I just saw that along with the big fine ($1.6 billion) the California PUC levied against PG&E for violations relating to the pipeline failure in San Bruno, they also levied (and a court just upheld) a smaller, but still substantial $14.35 million dollar fine against PG&E for recordkeeping and notification violations relating to a pipeline segment running through San Carlos.
Here’s part of the story I saw, as reported by Sarah Smith in SNL:
Although the utility lowered the lines’ MAOPs after making the discovery in the field, the company did not notify the commission until roughly eight months later in an errata filing.
The CPUC in December 2013 voted to fine PG&E $14.35 million not only because of the lengthy reporting delay but also because PG&E informed the commission in an errata document — a type of filing the CPUC asserted is usually used for noting minor corrections. The CPUC said these actions had misled the commission, in violation of CPUC rules.
The fine included $50,000 for each day between when the company discovered its records were wrong and when the utility told the commission, along with $50,000 per day for the time during which PG&E’s misleading records correction document was on file.
My question is this: Why is there such a big difference between the size of these fines and the relatively small penalties levied by PHMSA for other big failures, like the Enbridge spill in Michigan, or the ExxonMobil Silvertip spill in Montana?
There are two answers to this question. The easy one is that California has no maximum amount for a series of continuing or related violations; as long as a violation continues, that $50,000 per day can keep adding up. PHMSA is subject to a $2 million dollar limit for a “related series of violations.” (And the two spills you mention occurred before Congress in 2011 increased PHMSA’s penalty authority from 1 to 2 million dollars for a “related series of violations.”)
And that leads to the second answer, which is: PHMSA is anything but transparent about how it calculates penalties, how it chooses to compromise penalties during, or as a result of, closed enforcement hearings, what will be considered a “related series of violations”, and what will not, what kind of violation will result in the full $200,000 for each violation for each day it occurs, and what will not. While PHMSA has a limitation for related violations imposed by statute, it has not adopted a policy or rule defining what “related series of violations” means, nor do its enforcement decisions make it very clear. For example, is a recordkeeping or reporting violation that is discovered in the course of an incident investigation “related” to other violations for an insufficient risk assessment or emergency plan simply because the shortcomings were identified during the investigation of a single incident? Or what about two independent violations discovered during an inspection, for vastly different subject matters? Are they related? Hard to say. Actually, it’s impossible to say, because PHMSA doesn’t tell anyone.

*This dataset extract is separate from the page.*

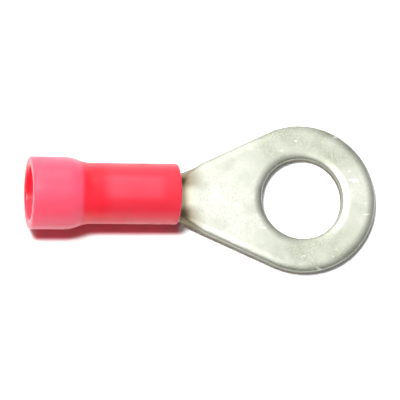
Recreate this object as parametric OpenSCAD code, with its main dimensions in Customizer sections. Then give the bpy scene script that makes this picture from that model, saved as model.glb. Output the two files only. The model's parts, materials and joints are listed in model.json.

What’s more, not even the industry is happy with the cloak of mystery surrounding penalty calculations. In a very enlightening document entitled “STATUS OF EVOLVING PHMSA PENALTY POLICY” prepared by two attorneys from Hunton and Williams for an AOPL Business Conference in 2013, they described their concerns with these same two issues: the difficulty in anticipating how PHMSA will calculate a penalty and how PHMSA will decide whether violations are in a related series.
This document also introduced us to the “Pipeline Safety Violation Report (PSVR) used by PHMSA: “PSVRs are prepared as part of the Agency’s enforcement process. They are considered ‘confidential enforcement information’ and protected from disclosure to third parties under FOIA. PSVRs are only provided to an operator in the event an operator challenges an enforcement action by requesting a hearing (and even then only upon an express request for the PSVR by the operator). In our experience, the amount of information included in a PSVR regarding the alleged violations and proposed penalties vary widely, and some do not even contain information regarding penalties at all. The information that is provided rarely (if ever) includes any sort of rationale as to the basis for a proposed penalty.” Status of Evolving PHMSA Penalty Policy at page 2.
Until PHMSA decides to establish a penalty calculation policy and makes it available to the public, all of this will remain completely hidden from public view, just like everything else that happens in enforcement hearings kept closed from the public view.